## What is being asked
Copy every line, exactly and only, from the line containing "volume = item.Shape.Volume" to the line containing "HEAD_LEAN = 8.5", both lines included.

## Given data
----------

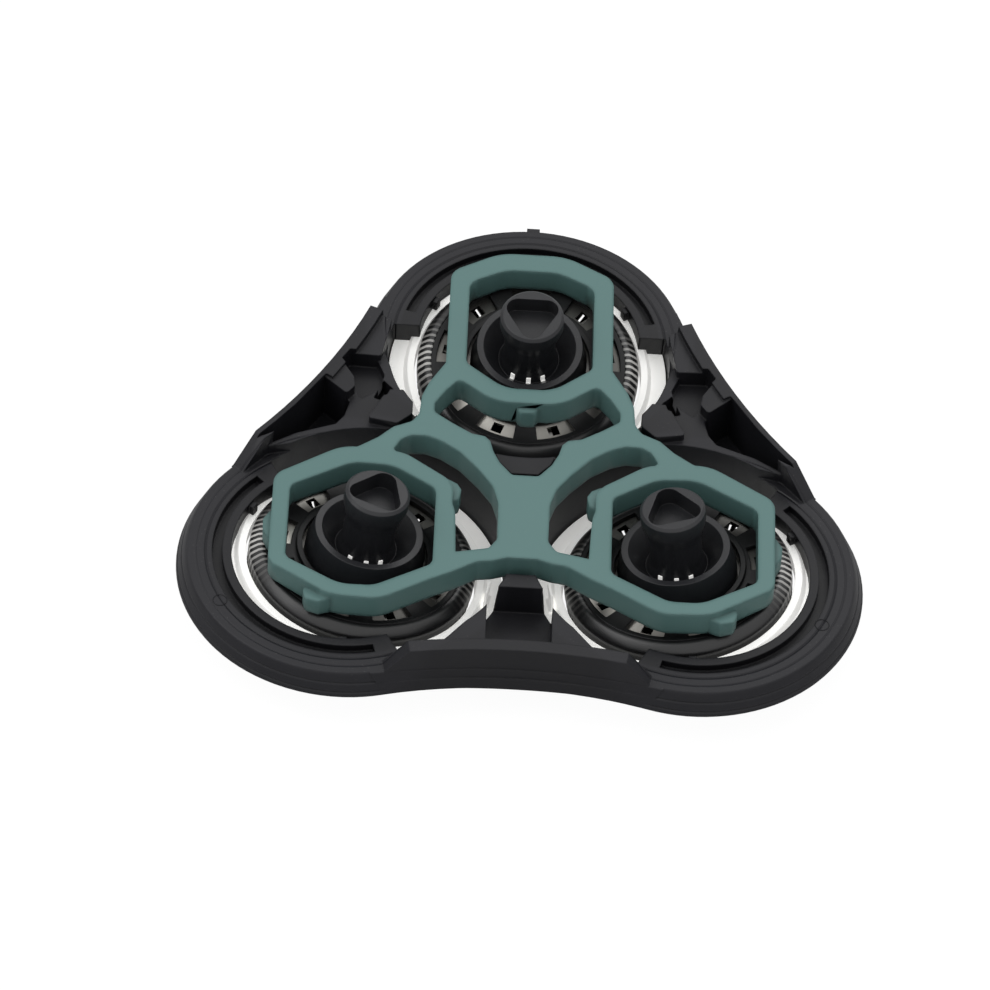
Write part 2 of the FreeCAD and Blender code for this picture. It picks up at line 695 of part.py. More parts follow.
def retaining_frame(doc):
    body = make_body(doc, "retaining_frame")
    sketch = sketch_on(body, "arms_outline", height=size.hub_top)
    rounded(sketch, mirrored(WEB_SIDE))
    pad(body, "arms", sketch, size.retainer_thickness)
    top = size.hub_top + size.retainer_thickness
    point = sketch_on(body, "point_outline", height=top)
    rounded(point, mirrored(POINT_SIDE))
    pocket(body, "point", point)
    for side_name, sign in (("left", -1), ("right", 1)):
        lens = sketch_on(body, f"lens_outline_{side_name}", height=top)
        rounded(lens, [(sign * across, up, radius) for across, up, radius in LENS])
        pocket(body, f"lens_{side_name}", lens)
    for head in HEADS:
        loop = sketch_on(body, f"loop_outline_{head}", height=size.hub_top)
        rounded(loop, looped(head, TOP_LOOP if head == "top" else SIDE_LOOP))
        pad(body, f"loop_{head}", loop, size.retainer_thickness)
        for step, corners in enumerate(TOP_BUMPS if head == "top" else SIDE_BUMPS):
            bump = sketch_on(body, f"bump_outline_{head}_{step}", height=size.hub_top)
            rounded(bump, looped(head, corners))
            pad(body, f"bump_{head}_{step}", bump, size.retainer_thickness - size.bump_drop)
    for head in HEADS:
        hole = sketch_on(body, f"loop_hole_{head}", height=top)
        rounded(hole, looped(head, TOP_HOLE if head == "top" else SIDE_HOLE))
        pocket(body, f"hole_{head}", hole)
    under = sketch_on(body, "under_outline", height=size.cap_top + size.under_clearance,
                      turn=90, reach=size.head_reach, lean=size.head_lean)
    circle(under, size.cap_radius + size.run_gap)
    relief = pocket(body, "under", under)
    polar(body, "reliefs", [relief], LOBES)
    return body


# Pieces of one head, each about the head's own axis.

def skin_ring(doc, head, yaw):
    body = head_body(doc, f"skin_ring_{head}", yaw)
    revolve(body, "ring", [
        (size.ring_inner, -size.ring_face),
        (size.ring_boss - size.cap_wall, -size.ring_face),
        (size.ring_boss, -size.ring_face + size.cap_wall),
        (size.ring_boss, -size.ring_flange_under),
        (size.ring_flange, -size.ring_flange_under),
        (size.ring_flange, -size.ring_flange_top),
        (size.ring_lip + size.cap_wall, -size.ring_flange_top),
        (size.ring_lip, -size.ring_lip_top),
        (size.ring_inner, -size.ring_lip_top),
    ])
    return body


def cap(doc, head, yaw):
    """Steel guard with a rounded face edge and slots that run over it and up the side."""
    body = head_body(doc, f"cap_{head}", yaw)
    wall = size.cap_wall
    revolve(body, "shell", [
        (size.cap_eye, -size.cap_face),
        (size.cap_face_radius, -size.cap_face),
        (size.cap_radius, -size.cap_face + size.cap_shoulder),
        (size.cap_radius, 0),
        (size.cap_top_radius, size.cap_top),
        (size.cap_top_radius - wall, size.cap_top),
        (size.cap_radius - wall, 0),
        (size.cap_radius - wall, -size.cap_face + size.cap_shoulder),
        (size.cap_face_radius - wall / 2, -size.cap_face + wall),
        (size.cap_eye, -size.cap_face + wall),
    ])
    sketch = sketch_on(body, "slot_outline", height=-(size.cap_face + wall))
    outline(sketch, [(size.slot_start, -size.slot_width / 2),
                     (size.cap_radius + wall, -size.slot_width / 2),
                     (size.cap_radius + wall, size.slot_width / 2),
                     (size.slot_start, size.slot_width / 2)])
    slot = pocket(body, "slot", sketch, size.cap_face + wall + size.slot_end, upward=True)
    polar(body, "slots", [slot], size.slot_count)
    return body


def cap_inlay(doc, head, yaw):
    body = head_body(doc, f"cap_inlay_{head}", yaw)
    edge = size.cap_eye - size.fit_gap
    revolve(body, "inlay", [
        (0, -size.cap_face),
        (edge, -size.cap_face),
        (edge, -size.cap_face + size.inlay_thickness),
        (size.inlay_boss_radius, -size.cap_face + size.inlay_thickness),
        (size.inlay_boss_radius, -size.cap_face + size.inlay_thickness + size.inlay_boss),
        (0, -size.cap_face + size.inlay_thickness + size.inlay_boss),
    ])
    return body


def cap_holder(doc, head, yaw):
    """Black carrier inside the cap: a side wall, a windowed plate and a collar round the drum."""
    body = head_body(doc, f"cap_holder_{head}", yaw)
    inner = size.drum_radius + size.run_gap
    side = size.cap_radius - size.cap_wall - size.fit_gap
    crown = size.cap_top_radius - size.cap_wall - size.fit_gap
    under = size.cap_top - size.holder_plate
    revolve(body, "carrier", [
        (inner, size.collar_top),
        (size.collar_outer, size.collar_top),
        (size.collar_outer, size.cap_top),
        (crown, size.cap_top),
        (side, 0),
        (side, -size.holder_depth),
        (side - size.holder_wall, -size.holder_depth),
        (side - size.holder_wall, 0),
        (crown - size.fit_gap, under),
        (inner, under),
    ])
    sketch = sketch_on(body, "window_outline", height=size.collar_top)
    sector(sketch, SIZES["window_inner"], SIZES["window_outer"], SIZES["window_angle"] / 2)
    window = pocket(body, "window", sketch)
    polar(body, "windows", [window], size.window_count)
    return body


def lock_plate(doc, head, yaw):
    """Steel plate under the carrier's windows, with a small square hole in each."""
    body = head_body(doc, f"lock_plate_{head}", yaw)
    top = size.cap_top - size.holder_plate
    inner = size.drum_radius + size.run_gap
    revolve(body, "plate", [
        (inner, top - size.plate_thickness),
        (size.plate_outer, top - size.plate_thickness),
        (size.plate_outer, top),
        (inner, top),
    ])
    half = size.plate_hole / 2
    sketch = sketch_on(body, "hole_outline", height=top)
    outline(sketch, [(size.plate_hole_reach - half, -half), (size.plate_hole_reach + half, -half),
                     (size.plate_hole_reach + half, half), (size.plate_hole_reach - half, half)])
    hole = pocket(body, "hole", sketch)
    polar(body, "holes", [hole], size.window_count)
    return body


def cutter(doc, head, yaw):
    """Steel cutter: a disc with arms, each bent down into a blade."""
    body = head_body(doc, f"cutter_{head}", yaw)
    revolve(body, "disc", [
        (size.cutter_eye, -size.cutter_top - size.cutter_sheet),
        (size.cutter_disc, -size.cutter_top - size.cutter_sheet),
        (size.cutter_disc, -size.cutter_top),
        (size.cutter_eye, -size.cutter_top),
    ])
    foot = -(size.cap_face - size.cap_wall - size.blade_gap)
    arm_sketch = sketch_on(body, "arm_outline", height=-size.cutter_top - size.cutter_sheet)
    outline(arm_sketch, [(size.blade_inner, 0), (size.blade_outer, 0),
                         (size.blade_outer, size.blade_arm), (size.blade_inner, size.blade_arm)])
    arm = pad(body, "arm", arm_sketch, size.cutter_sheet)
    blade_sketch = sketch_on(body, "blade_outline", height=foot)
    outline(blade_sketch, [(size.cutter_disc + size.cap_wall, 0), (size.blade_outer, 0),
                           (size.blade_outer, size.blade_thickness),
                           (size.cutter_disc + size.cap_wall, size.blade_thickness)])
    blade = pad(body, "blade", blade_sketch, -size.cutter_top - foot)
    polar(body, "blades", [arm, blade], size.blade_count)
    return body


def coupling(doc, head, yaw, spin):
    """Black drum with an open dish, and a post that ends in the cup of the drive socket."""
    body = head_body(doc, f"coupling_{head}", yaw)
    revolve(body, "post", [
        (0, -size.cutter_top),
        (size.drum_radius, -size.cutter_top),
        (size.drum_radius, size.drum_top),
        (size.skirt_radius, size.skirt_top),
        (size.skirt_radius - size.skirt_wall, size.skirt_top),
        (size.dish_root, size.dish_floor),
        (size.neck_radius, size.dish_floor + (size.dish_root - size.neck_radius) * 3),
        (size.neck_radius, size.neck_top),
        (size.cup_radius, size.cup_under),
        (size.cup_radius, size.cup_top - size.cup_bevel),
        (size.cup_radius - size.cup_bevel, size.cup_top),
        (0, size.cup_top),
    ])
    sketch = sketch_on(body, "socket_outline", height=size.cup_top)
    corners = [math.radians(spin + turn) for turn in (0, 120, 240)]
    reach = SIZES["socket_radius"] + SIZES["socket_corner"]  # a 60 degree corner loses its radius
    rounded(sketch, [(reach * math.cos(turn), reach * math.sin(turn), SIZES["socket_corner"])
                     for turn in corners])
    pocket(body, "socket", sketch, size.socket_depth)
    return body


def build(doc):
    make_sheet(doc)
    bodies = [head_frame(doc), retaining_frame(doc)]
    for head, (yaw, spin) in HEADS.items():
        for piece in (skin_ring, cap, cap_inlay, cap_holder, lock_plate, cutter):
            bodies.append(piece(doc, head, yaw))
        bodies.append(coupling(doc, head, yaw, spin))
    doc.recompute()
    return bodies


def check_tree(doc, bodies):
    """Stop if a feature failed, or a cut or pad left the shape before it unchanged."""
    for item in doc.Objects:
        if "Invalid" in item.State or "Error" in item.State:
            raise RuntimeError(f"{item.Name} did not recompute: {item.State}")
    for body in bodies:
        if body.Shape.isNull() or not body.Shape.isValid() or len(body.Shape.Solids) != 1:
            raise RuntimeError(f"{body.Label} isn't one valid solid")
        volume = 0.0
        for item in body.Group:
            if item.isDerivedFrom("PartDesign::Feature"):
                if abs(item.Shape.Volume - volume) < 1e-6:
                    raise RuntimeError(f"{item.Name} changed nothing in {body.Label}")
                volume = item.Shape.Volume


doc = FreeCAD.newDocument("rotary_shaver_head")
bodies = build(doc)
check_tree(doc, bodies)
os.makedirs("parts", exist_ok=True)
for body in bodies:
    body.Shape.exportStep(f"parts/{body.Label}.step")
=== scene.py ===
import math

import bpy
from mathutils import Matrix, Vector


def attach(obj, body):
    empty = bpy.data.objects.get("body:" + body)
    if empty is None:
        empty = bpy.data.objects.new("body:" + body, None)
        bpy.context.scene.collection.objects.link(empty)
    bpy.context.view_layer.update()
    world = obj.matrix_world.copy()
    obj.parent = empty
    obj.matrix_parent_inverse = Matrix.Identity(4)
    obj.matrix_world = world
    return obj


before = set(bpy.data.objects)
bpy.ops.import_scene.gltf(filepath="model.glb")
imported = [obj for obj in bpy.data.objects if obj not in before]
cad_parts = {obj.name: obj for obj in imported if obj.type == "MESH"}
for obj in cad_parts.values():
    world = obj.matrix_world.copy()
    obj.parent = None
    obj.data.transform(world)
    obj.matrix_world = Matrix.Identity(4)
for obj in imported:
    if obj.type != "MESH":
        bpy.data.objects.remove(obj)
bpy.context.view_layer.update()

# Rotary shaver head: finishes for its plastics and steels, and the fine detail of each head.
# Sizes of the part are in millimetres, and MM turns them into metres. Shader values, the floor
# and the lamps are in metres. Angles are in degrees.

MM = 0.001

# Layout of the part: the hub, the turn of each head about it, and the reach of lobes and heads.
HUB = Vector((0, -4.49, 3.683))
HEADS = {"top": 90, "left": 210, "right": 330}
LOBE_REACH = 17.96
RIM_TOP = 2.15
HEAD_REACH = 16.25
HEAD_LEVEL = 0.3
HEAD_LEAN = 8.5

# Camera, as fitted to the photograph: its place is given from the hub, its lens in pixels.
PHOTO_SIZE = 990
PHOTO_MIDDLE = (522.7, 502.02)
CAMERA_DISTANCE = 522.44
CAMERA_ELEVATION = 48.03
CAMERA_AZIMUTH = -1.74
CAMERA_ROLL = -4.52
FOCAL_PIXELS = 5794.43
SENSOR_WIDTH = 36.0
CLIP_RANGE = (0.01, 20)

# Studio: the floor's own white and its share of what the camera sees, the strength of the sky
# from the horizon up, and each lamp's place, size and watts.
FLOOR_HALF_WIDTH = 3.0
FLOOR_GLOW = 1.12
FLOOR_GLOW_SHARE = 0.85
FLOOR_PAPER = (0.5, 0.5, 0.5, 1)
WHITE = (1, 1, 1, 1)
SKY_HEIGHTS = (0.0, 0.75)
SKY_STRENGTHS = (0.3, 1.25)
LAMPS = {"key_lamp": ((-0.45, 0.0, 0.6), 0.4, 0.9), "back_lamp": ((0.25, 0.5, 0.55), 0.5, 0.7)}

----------

## Answer to the exercise
                volume = item.Shape.Volume


doc = FreeCAD.newDocument("rotary_shaver_head")
bodies = build(doc)
check_tree(doc, bodies)
os.makedirs("parts", exist_ok=True)
for body in bodies:
    body.Shape.exportStep(f"parts/{body.Label}.step")
=== scene.py ===
import math

import bpy
from mathutils import Matrix, Vector


def attach(obj, body):
    empty = bpy.data.objects.get("body:" + body)
    if empty is None:
        empty = bpy.data.objects.new("body:" + body, None)
        bpy.context.scene.collection.objects.link(empty)
    bpy.context.view_layer.update()
    world = obj.matrix_world.copy()
    obj.parent = empty
    obj.matrix_parent_inverse = Matrix.Identity(4)
    obj.matrix_world = world
    return obj


before = set(bpy.data.objects)
bpy.ops.import_scene.gltf(filepath="model.glb")
imported = [obj for obj in bpy.data.objects if obj not in before]
cad_parts = {obj.name: obj for obj in imported if obj.type == "MESH"}
for obj in cad_parts.values():
    world = obj.matrix_world.copy()
    obj.parent = None
    obj.data.transform(world)
    obj.matrix_world = Matrix.Identity(4)
for obj in imported:
    if obj.type != "MESH":
        bpy.data.objects.remove(obj)
bpy.context.view_layer.update()

# Rotary shaver head: finishes for its plastics and steels, and the fine detail of each head.
# Sizes of the part are in millimetres, and MM turns them into metres. Shader values, the floor
# and the lamps are in metres. Angles are in degrees.

MM = 0.001

# Layout of the part: the hub, the turn of each head about it, and the reach of lobes and heads.
HUB = Vector((0, -4.49, 3.683))
HEADS = {"top": 90, "left": 210, "right": 330}
LOBE_REACH = 17.96
RIM_TOP = 2.15
HEAD_REACH = 16.25
HEAD_LEVEL = 0.3
HEAD_LEAN = 8.5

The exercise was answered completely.